#### SOURCE DATA:
**********
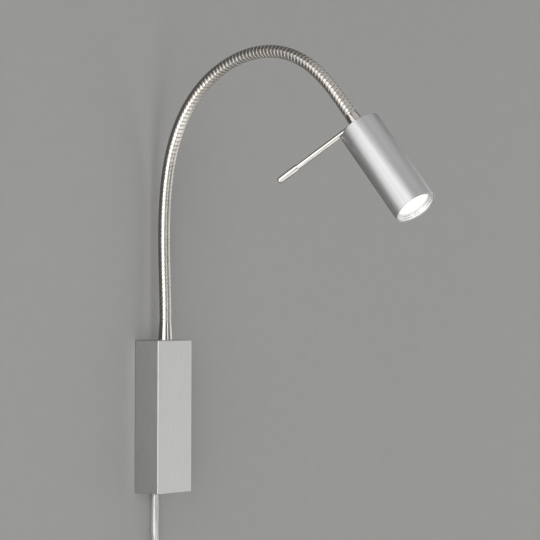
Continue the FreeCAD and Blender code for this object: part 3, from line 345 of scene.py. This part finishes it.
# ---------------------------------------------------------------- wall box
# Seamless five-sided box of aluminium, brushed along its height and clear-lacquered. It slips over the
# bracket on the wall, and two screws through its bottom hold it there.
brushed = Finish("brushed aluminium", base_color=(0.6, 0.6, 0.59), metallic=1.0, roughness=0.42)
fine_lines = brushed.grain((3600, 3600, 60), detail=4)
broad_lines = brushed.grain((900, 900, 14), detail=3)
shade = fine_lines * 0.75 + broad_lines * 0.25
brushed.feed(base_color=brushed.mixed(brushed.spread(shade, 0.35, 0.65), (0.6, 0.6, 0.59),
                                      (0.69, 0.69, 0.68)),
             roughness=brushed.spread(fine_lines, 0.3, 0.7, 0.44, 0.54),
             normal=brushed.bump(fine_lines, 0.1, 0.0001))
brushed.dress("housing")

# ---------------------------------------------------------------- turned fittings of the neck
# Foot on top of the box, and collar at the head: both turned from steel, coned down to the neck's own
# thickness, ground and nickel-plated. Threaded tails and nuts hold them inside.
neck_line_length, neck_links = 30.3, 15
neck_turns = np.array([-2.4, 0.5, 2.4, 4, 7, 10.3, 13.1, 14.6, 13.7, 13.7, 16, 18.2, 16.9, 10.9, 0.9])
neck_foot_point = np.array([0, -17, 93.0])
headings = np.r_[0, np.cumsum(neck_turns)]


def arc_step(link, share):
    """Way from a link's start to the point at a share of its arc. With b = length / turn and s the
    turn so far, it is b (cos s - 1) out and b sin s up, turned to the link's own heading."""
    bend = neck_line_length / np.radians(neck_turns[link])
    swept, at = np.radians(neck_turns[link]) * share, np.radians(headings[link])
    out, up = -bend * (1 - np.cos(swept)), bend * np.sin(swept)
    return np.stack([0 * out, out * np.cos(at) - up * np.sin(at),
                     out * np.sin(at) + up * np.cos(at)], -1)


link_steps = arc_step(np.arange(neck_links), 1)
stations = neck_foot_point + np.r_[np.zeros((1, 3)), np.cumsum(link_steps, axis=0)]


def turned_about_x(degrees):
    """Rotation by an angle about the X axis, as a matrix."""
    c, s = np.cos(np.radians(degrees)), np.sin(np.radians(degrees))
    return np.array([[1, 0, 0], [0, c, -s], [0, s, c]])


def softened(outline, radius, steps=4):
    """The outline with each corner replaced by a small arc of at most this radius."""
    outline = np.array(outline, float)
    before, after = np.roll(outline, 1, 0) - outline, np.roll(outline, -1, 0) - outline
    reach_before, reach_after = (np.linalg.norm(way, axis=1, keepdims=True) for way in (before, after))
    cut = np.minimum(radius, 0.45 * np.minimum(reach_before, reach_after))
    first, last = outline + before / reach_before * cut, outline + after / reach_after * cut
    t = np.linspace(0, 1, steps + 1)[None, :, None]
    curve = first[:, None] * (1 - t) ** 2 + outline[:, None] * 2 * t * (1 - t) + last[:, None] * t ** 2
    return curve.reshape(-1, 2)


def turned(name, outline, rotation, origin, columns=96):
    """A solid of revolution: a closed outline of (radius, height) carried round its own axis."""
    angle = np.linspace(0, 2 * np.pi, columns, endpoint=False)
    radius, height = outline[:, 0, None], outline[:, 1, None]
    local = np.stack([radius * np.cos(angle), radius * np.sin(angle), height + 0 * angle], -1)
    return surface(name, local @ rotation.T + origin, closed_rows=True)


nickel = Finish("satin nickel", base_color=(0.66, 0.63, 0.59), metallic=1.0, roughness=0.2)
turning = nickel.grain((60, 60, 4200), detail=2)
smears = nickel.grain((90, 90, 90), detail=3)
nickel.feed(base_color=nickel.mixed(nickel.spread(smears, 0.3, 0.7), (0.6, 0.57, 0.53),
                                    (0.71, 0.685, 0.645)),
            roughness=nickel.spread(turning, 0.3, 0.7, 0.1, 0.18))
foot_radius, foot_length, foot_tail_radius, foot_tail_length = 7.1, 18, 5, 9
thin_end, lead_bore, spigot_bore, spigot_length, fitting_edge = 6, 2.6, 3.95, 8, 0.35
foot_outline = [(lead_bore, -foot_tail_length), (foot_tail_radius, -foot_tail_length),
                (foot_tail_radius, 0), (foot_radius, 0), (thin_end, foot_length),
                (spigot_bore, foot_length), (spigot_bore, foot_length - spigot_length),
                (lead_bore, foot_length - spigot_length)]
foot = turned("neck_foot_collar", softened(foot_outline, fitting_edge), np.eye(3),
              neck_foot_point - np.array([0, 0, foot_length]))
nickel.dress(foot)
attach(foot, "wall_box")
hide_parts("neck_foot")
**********
#### EXERCISE OBJECTIVE:
Everything from the first line of the material through the line containing "headings = np.r_[0, np.cumsum(neck_turns)]" is to be printed exactly; lines after that are to be left out.

#### ANSWER FOR THIS EXERCISE:
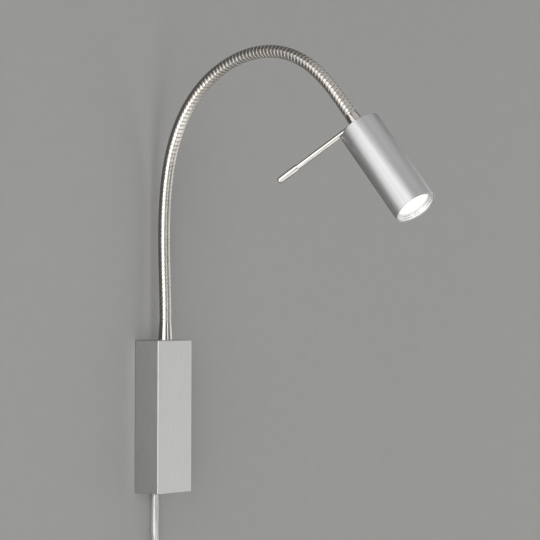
Continue the FreeCAD and Blender code for this object: part 3, from line 345 of scene.py. This part finishes it.
# ---------------------------------------------------------------- wall box
# Seamless five-sided box of aluminium, brushed along its height and clear-lacquered. It slips over the
# bracket on the wall, and two screws through its bottom hold it there.
brushed = Finish("brushed aluminium", base_color=(0.6, 0.6, 0.59), metallic=1.0, roughness=0.42)
fine_lines = brushed.grain((3600, 3600, 60), detail=4)
broad_lines = brushed.grain((900, 900, 14), detail=3)
shade = fine_lines * 0.75 + broad_lines * 0.25
brushed.feed(base_color=brushed.mixed(brushed.spread(shade, 0.35, 0.65), (0.6, 0.6, 0.59),
                                      (0.69, 0.69, 0.68)),
             roughness=brushed.spread(fine_lines, 0.3, 0.7, 0.44, 0.54),
             normal=brushed.bump(fine_lines, 0.1, 0.0001))
brushed.dress("housing")

# ---------------------------------------------------------------- turned fittings of the neck
# Foot on top of the box, and collar at the head: both turned from steel, coned down to the neck's own
# thickness, ground and nickel-plated. Threaded tails and nuts hold them inside.
neck_line_length, neck_links = 30.3, 15
neck_turns = np.array([-2.4, 0.5, 2.4, 4, 7, 10.3, 13.1, 14.6, 13.7, 13.7, 16, 18.2, 16.9, 10.9, 0.9])
neck_foot_point = np.array([0, -17, 93.0])
headings = np.r_[0, np.cumsum(neck_turns)]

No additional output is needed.